Over lunch, we were given a briefing by a young and impressively well-informed lady from the Beaune tourist office. This, she told us, was the oldest charity auction in the world, now in its 140th year. The prices paid for the Hospices’ wines would be a guide to the prices of Burgundy generally, and historically they went up. And up. And up. In 1990, the average price of a pièce, or lot, was 350,000 francs. By 1999, it had risen to 456,000 francs ($65,000). Total sales in the same period had gone from 21 million francs to 31 million (more than $4 million). Add to that the cost to the buyer of keeping the wine for several years, bottling, shipping, and a reasonable profit, and it is easy to see why those three-digit prices appear with such horrifying regularity on restaurant lists.
Even so, there was no shortage of buyers, as we saw when we arrived at the auction. The long, high room was filled with them—mostly professional négoçiants from America, Britain, France, Germany, Hong Kong, Japan, and Switzerland—all bent diligently over
their catalogs. There was also a scattering of black-clad refugees from show business, one or two glamorous women of a certain age who would not have looked out of place at a fashion show as they crossed their legs and adjusted their sunglasses against the glare of publicity, and an assortment of gentlemen from the media, festooned with electronic appendages.
Bidding began just after 2:30 p.m., with bids being picked up by rabatteurs, the auctioneer’s assistants who were stationed at various points around the floor. Their task wasn’t easy. I looked in vain for any exuberant or even obvious signals from the buyers—a hand upraised, a wave of the catalog, a recurring cough—but there was nothing that demonstrative. It was clear that some very low-key sign language was being used, perhaps no more than the twitch of a pencil or the tap of a nose. It was equally clear that this was not the place to make expansive gestures. One false twitch could cost you dearly, and I noticed that even the French were keeping their hands uncharacteristically still while they muttered among themselves.
As the bidding continued, the smile grew on the auctioneer’s face. Once again, prices were up. We learned later that the average increase had been 11 percent. A good day for charity, a good day for Burgundy, and, of course, a good day for Beaune.
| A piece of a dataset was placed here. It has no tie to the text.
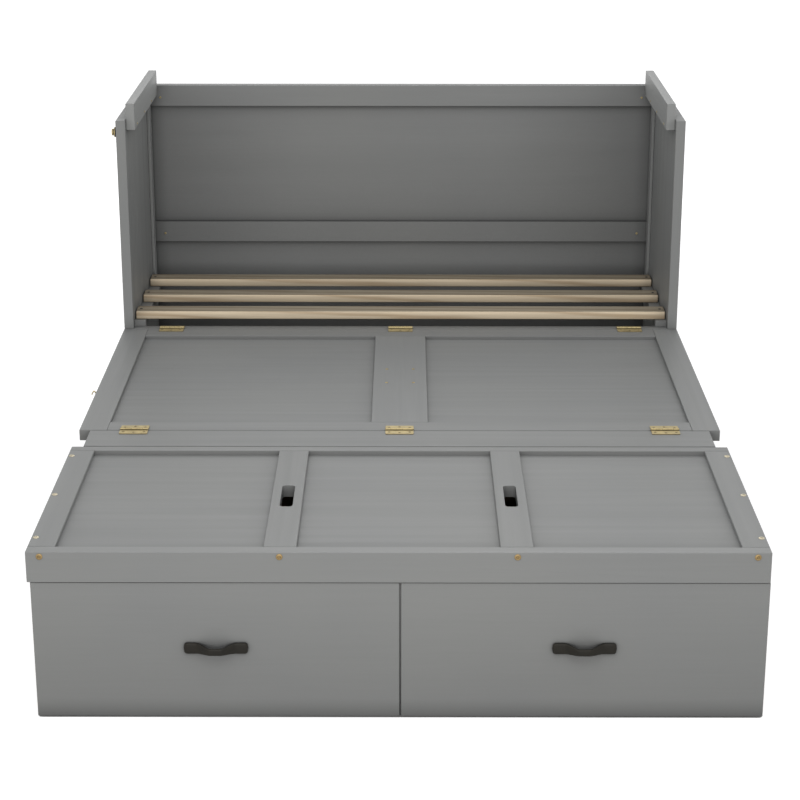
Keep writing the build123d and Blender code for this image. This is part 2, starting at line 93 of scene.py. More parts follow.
class NodeSheet:
    """A short way to lay out one material's nodes."""

    def __init__(self, name: str) -> None:
        """Start an empty material.

        Args:
            name: the material's name.
        """
        self.material = bpy.data.materials.new(name)
        self.material.use_nodes = True
        self.tree = self.material.node_tree
        self.tree.nodes.clear()

    def add(self, kind: str, **values: object) -> bpy.types.Node:
        """Add a node and set its inputs or properties.

        Args:
            kind: the node's type without the ShaderNode prefix.
            values: input or property names, with underscores for spaces, and what they are set to.

        Returns:
            The new node.
        """
        node = self.tree.nodes.new("ShaderNode" + kind)
        for key, value in values.items():
            socket = node.inputs.get(key.replace("_", " "))
            if socket is not None and not hasattr(type(node), key):
                socket.default_value = value
            else:
                setattr(node, key, value)
        return node

    def join(self, source: Socket, target: Socket) -> None:
        """Link one socket to another."""
        self.tree.links.new(source, target)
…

Walking back through town after the auction, we passed the pharmacy with the skeleton, and the skull’s grin seemed to be even wider, as if reflecting the general mood of satisfaction with another record year.
Our day was far from over. Dinner that night—a gala dinner at the Hôtel Dieu—promised to be the most formal event of the weekend. Tenue de soirée, or evening dress, was to be worn. We were advised to take a large spoonful of olive oil, neat, to line the stomach in preparation for the downpour of wine. This was not to be an evening of spitting. Another essential, so we were told, was a pair of thick socks to ward off the chill from the flagstone floor—a tip that was wasted on our wives, who felt that socks and evening dresses were somehow not what they wanted to be seen in.